Apostar por una opción política tras la cual se presume la intención de invadir el país, barrer con el oficialismo y entronar a la oposición en el poder sin pedir nada a cambio raya en el delirio. No vamos a alcanzar una verdadera transición si no logramos convencernos de los valores democráticos más elementales y si no ubicamos el problema venezolano en su verdadera dimensión mundial, que por cierto, es bastante modesta.
Publicado en: La Gran Aldea
Por: Angelina Jaffé Carbonell
Las elecciones norteamericanas han crispado las discusiones políticas en todo el mundo y por supuesto, también en Venezuela.
En el fondo lo que sucede en los Estados Unidos es un episodio más del fenómeno populista de la antipolítica contra el sistema, el personalismo autocentrado destruyendo instituciones, el azuzamiento de frustraciones y resentimientos primitivos. La única novedad es que se da en el país más poderoso del planeta y no en una oscura republiqueta con nombre adjetivado del tercer mundo.
Que el chavismo celebre acontecimientos políticos del pleistoceno que causaron la muerte de millones de personas es francamente patético; pero que la oposición que dice querer restablecer la democracia, adopte posiciones extremadamente irracionales es más que preocupante: Sospechar del fantasma del comunismo detrás de cualquier forma de sana empatía social es simplemente aberrante.
Apostar por una opción política tras la cual se presume la intención de invadir el país, barrer con el oficialismo y entronar a la oposición en el poder sin pedir nada a cambio raya en el delirio.

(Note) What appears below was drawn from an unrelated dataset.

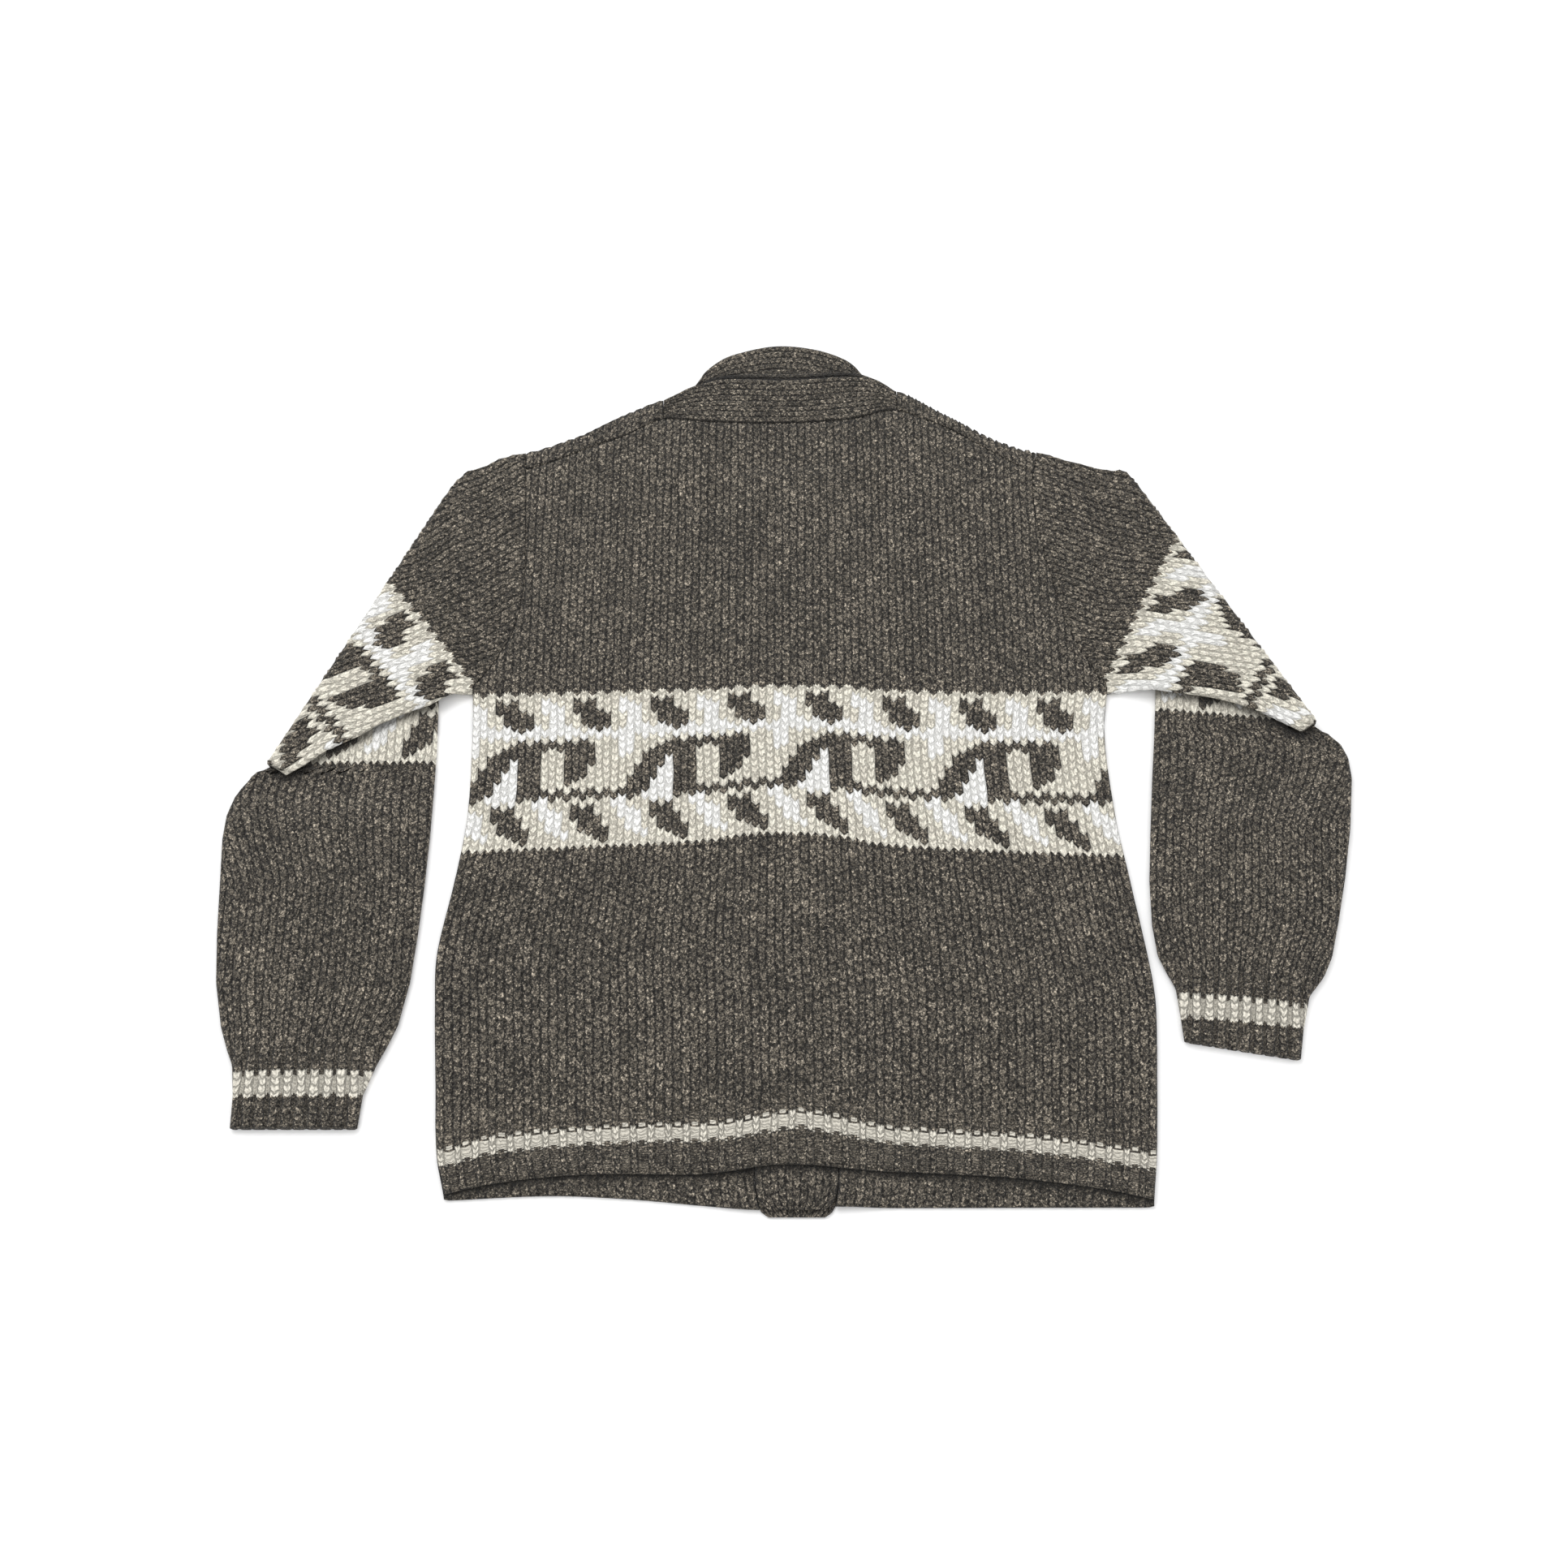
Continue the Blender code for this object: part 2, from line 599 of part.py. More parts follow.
class Sleeve:
    """A flat sleeve, folded under along one line. Rings run round it from the armhole to the cuff."""

    def __init__(self, arm, forearm, side, sag):
        self.solid = Solid()
        self.arm, self.forearm, self.side, self.sag = arm, forearm, side, sag
        column = 0 if side < 0 else -1
        top, under = arm[0][1], arm[0][3]
        self.armhole = [(plan[column][1], plan[column][0]) for plan in reversed(ROWS[FIRST_UPPER - 1 :])]
        self.shares = [(top - y) / (top - under) for y, _ in self.armhole]
        start, end = arm[-1][:2], arm[-1][2:]
        length = math.hypot(end[0] - start[0], end[1] - start[1])
        self.out = (side * abs(end[1] - start[1]) / length, abs(end[0] - start[0]) / length)

    def ring(self, start, end, height, bow=0.0, ribs=False):
        """One ring from the top edge across the outer layer to the underarm edge and back.

        height gives z from the share of the thickness, the place across and the plan point."""
        width = math.hypot(end[0] - start[0], end[1] - start[1])
        flat = SLEEVE_EDGE[0][0] / width
        across = [flat] + [t for t in self.shares if flat < t < 1 - flat] + [1 - flat]
        outer = [(t, t, 1.0, 0.0) for t in across]
        inner = [(1.1 + 1 - t, t, 0.0, 0.0) for t in reversed(across)]
        if ribs:
            places = rib_places(flat * width, (1 - flat) * width, CUFF_RIB)
            inner = [(1.1 + 1 - p / width, p / width, 0.0, rise) for p, rise in reversed(places)]
        edge = [(d / width, s) for d, s in SLEEVE_EDGE[1:-1]]
        under_edge = [(1.02 + 0.02 * k, 1 - d, s, 0.0) for k, (d, s) in enumerate(edge)]
        top_edge = [(2.12 + 0.02 * k, d, s, 0.0) for k, (d, s) in enumerate(reversed(edge))]
        row = []
        for place, t, share, rise in outer + under_edge + inner + top_edge:
            x, y = mix(start[0], end[0], t), mix(start[1], end[1], t)
            if bow > 0:
                straight = mix(self.arm[0][0], self.arm[0][2], t)
                height_at = mix(self.arm[0][1], self.arm[0][3], t)
                x += bow * (read_straight(self.armhole[::-1], height_at) + self.side * GAP - straight)
            row.append((place, len(self.solid.points)))
            self.solid.points.append(height(x, y, t, share, rise))
        return row + [(2.2, row[0][1])]

    def upper(self, x, y, t, share, along):
        lift = ease((x - self.sag[0]) / (self.sag[1] - self.sag[0])) * (FOLD_AXIS + FOLD_IN)
        crown = ARM_CROWN * share * math.sin(math.pi * along) * math.sin(math.pi * min(max(t, 0), 1))
        return x, y, lift + share * SLEEVE_WALL + crown

    def turn(self, x, y, share, angle):
        reach = FOLD_IN + share * SLEEVE_WALL
        shift = reach * math.sin(angle) - FOLD_OUT
        return x + self.out[0] * shift, y + self.out[1] * shift, FOLD_AXIS + reach * math.cos(angle)

    def lower(self, x, y, t, share, rise, puff):
        crown = puff * math.sin(math.pi * min(max(t, 0), 1)) ** 0.7
        return x, y, (1 - share) * (SLEEVE_WALL + crown + rise)

    def mouth(self, start, end, back):
        """A ring inside the cuff, at its mouth or further back."""
        middle = SLEEVE_WALL / 2
        inset = WALL / math.hypot(end[0] - start[0], end[1] - start[1])
        row = []
        for offset, z, places in (
            (0.0, middle - SLIT_HALF, (0.0, 0.25, 0.5, 0.75, 1.0)),
            (1.1, middle + SLIT_HALF, (1.0, 0.75, 0.5, 0.25, 0.0)),
        ):
            for k, t in enumerate(places):
                t = mix(inset, 1 - inset, t)
                row.append((offset + 0.25 * k, len(self.solid.points)))
                self.solid.points.append((mix(start[0], end[0], t), mix(start[1], end[1], t) + back, z))
        return row + [(2.2, row[0][1])]

    def make(self, name):
        solid, rings = self.solid, []
        steps = 2
        for k in range((len(self.arm) - 1) * steps + 1):
            row = min(k // steps, len(self.arm) - 2)
            share = k / steps - row
            low, high = self.arm[row], self.arm[row + 1]
            ends = [mix(a, b, share) for a, b in zip(low, high)]
            along = k / ((len(self.arm) - 1) * steps)
            inset = FOLD_OUT * along**3
            ends = [c - self.out[n % 2] * inset for n, c in enumerate(ends)]

            def arm_height(x, y, t, share, rise, along=along):
                return self.upper(x, y, t, share, along)

            rings.append(self.ring(ends[:2], ends[2:], arm_height, (1 - along) ** 2))
        start, end = self.arm[-1][:2], self.arm[-1][2:]
        for k in range(1, FOLD_STEPS + 1):
            angle = math.pi * k / FOLD_STEPS

            def fold_height(x, y, t, share, rise, angle=angle):
                return self.turn(x, y, share, angle)

            rings.append(self.ring(start, end, fold_height))
        previous = [c - self.out[n % 2] * FOLD_OUT for n, c in enumerate(self.arm[-1])]
        for j, row in enumerate(self.forearm):
            cuff = j >= len(self.forearm) - CUFF_ROWS
            for share in (1.0,) if cuff else (0.5, 1.0):
                ends = [mix(a, b, share) for a, b in zip(previous, row)]
                puff = FOREARM_CROWN * ease((FREE_FROM - ends[3]) / 50.0)
                puff *= ease((ends[3] - self.forearm[-1][3]) / 70.0)

                def forearm_height(x, y, t, share, rise, puff=puff):
                    return self.lower(x, y, t, share, rise, puff)

                rings.append(self.ring(ends[:2], ends[2:], forearm_height, ribs=cuff))
            previous = row
        rings.append(self.mouth(previous[:2], previous[2:], 0.0))
        rings.append(self.mouth(previous[:2], previous[2:], SLIT_DEPTH))
        solid.skin(rings)
        inner = [i for _, i in rings[-1][:-1]]
        half = len(inner) // 2
        solid.strip(list(enumerate(inner[:half])), list(enumerate(reversed(inner[half:]))))
        first = [i for _, i in rings[0][:-1]]
        flats = (len(first) - 6) // 2
        tops, under_edge = first[:flats], first[flats : flats + 3]
        bottoms, top_edge = first[flats + 3 : 2 * flats + 3], first[2 * flats + 3 :]
        over = [top_edge[1], top_edge[2]] + tops + [under_edge[0], under_edge[1]]
        below = [top_edge[1], top_edge[0]] + bottoms[::-1] + [under_edge[2], under_edge[1]]
        solid.strip(list(enumerate(over)), list(enumerate(below)))
        return solid.build(name, wool)


def make_button(name, y):
    """A plain domed button with a rim, resting on its face."""
    solid = Solid()
    rings = []
    for radius, z in BUTTON_PROFILE:
        row = []
        for k in range(BUTTON_SIDES):
            angle = 2 * math.pi * k / BUTTON_SIDES
            row.append((BAND_CENTRE + radius * math.cos(angle), y + radius * math.sin(angle), z))
        row = solid.row(row)
        rings.append(row + [row[0]])
    solid.skin(rings)
    for ring, z in ((rings[0], BUTTON_PROFILE[0][1]), (rings[-1], BUTTON_PROFILE[-1][1])):
        hub = solid.row([(BAND_CENTRE, y, z)])[0][1]
        solid.faces += [(a[1], b[1], hub) for a, b in zip(ring, ring[1:])]
    return solid.build(name, leather)


def make_material(name, colour, roughness):
    material = bpy.data.materials.new(name)
    material.use_nodes = True
    shader = material.node_tree.nodes["Principled BSDF"]
    shader.inputs["Base Color"].default_value = colour
    shader.inputs["Roughness"].default_value = roughness
    shader.inputs["Metallic"].default_value = 0.0
    return material


def settle(pieces):
    """Moves all pieces so that the middle of their box is over the origin and they rest at height zero."""
    points = [v.co for piece in pieces for v in piece.data.vertices]
    low = [min(p[axis] for p in points) for axis in range(3)]
    high = [max(p[axis] for p in points) for axis in range(3)]
    shift = ((low[0] + high[0]) / 2, (low[1] + high[1]) / 2, low[2])
    for piece in pieces:
        for vertex in piece.data.vertices:
            vertex.co = [c - d for c, d in zip(vertex.co, shift)]


for old in list(bpy.data.objects):
    bpy.data.objects.remove(old)
collection = bpy.data.collections.new(NAME)
bpy.context.scene.collection.children.link(collection)
wool = make_material("wool_knit", WOOL, 0.95)
trim = make_material("wool_trim", TRIM_WOOL, 0.95)
leather = make_material("button_leather", LEATHER, 0.5)

pieces = [
    make_back(),
    make_front("front_left", list(range(0, LEFT_SEAM + 1)), True, LEFT_FRONT_RISE),
    make_front("front_right", list(range(RIGHT_SEAM, COUNT)), False, 1.0),
    make_band("band_button", BUTTON_BAND_SHORT, 0.0),
    make_band("band_buttonhole", 0.0, BAND_WALL + GAP),
    make_collar(
        "collar_back", (NECK_LEFT + 0.5, NECK_RIGHT - 0.5),
        lambda x: read_straight(ROWS[-1], x) + GAP, lambda x: read(COLLAR_TOP, x),
        lambda x: collar_base(x) + WALL + GAP, lambda x: read(COLLAR_TOP, x, 2), False,
    ),
    make_collar(
        "collar_left", COLLAR_LEFT_SPAN,
        lambda x: read_straight(NECKLINE, x) + GAP, lambda x: read(COLLAR_EDGE, x, 1),
        lambda x: 0.0, lambda x: 0.0, True,
    ),
    make_collar(
        "collar_right", COLLAR_RIGHT_SPAN,
        lambda x: read_straight(NECKLINE, x) + GAP, lambda x: read(COLLAR_EDGE, x, 2),
        collar_base, lambda x: 0.0, True,
    ),
    Sleeve(ARM_LEFT, FOREARM_LEFT, -1, SAG_LEFT).make("sleeve_left"),
    Sleeve(ARM_RIGHT, FOREARM_RIGHT, 1, SAG_RIGHT).make("sleeve_right"),
]
for k in range(BUTTON_COUNT):
    height = mix(BUTTON_FIRST_Y, BUTTON_LAST_Y, k / (BUTTON_COUNT - 1))
    pieces.append(make_button(f"button_{k + 1}", height))
settle(pieces)
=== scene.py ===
"""Hand-knitted wool cardigan laid face down: its knitting, buttons, floor, light and camera.

Lengths in the tables are millimetres on the cloth's own plan: X runs across from the centre line of the
back, Y up from the end of the front bands, Z up from the floor. Stitches are counted in wales across and in
half stitches along, because neighbouring wales are staggered by half a stitch."""

import math

import bmesh
import bpy
import numpy as np
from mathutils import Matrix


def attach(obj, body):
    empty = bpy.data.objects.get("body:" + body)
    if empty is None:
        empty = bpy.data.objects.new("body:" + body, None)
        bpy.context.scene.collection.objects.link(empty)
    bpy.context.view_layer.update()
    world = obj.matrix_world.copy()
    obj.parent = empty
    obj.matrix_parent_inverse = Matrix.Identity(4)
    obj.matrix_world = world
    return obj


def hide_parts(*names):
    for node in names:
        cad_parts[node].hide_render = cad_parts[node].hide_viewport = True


bl_info = {
    "name": "Knitted Cardigan",
    "version": (1, 0, 0),
    "blender": (4, 5, 0),
    "location": "View3D > Sidebar > Cardigan",
    "description": "Dresses the solids of a knitted cardigan with wool, leather buttons and a light stage",
    "category": "Object",
}

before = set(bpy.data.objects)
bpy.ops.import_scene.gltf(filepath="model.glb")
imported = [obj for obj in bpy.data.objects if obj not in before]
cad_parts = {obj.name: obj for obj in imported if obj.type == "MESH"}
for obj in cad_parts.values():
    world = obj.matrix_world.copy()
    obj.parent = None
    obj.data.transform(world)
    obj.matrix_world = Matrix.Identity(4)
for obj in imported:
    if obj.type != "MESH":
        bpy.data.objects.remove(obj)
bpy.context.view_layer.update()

MM = 0.001
PLAN_SHIFT = (-5.5, -424.75)  # from the plan to the settled frame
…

Washington ha dicho de mil maneras que eso no va a suceder, y sin embargo hay dirigentes que irresponsablemente agitan esa bandera. Otros lo hacen más discretamente, escondiéndose bajo vagas fórmulas del sistema internacional, a sabiendas que no son aplicables al caso venezolano.
Se comprende la frustración por no haber logrado un cambio democrático en el país; se comprende igualmente el dolor que ha generado esta tragedia política; se comprende y preocupa la fractura cada vez más profunda entre los de afuera y los de adentro. Pero evadir la propia responsabilidad que tenemos en la destrucción de la democracia venezolana es infantil e irresponsable. Tardamos demasiado tiempo en reconocer la verdadera naturaleza del régimen que nos oprime. La mayoría votó por una opción que prometía la destrucción del orden conocido, y luego asistía incrédula al cumplimiento de esa profecía.
No vamos a alcanzar una verdadera transición si no logramos convencernos de los valores democráticos más elementales y si no ubicamos el problema venezolano en su verdadera dimensión mundial, que por cierto, es bastante modesta.